The work is, in actuality, about community building and doing so with integrity. It starts with love of the earth and the people. It proceeds with a clear and pure intention of being of service to each. It builds momentum one relationship or even one brief encounter at a time. Just as a single tree is part of a greater whole, so too is the planting and the care needed for that tree a result of a much bigger community effort. It really does take a community to raise a tree and ACCT does build communities.

ACCT’s main project is in the southern zone of Costa Rica between Dominical and San Isidro in a place called San Juan de Dios. It is where the trees are being planted and where the micro businesses (read about these at other places on the website) are being created. This large area consists of eighteen family farms.
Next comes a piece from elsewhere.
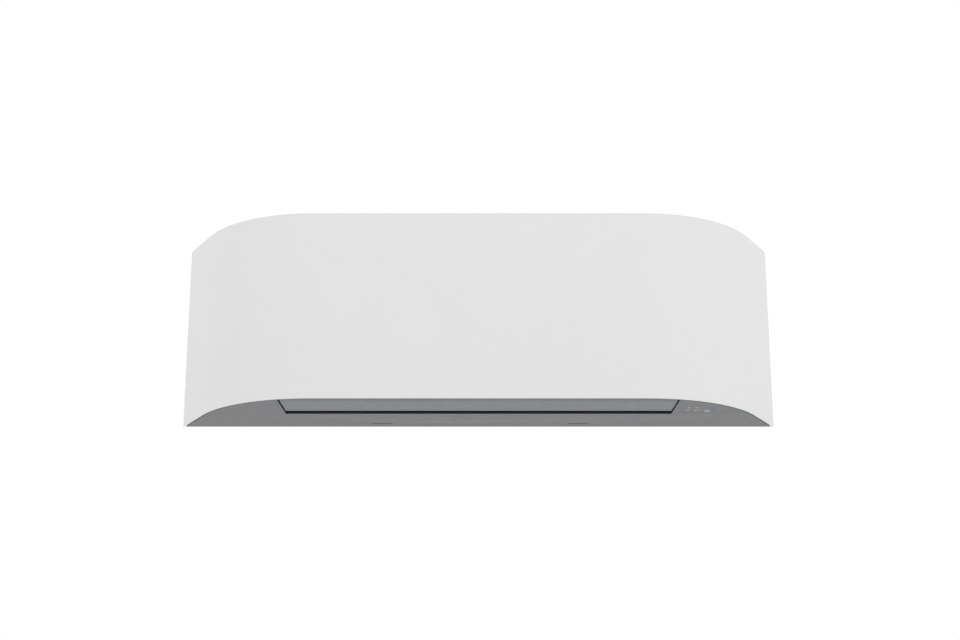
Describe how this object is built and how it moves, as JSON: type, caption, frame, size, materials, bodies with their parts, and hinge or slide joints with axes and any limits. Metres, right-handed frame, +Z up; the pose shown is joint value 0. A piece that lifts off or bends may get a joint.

On one of these farms there is also the tree nursery where a great variety of healthy looking tropical saplings are being lovingly attended to.

Everywhere on these eighteen farms spread out over fifty thousand hectares (ninety of which have been re-forested) is where win-win-win (for the farmer, the community, and the earth) situations are being created. This effort asks all the participants to raise themselves a little higher to see how doing things a little differently can have a positive effect on everyone including the earth.

In the meantime, while this is all taking root, Jenny and her volunteers must maintain a presence and so, like hummingbirds going from flower to flower, they go from place to place offering a helping hand and sharing words of encouragement, education, and inspiration; and, even more, they help in the grunt work of—for example—carrying saplings across rivers and digging into the dirt. Nothing can be overlooked, no relationship is too small, everything is related and so everything needs attention.

Here, on these thousand of hectares in southern Costa Rica, a wonderful carbon offset project is happening and growing (this is in addition to 400 hectares of re-forestation on other private land). It is easy to see the community being created while the trees are being planted. I fully believe that this project—both by ripple effect and by carbon uptake—is having a positive effect on the world and this is cause enough for celebration. Still, the work almost demands duplication or imitation in other locations all around the equator. It is heartening to see the great work being done by ACCT and also to envision how wonderful the planetary transformation will be when the same is done in a thousand more places. I hope more “hummingbirds” will come to southern Costa Rica, witness this project, and then go out and do their own version around the globe.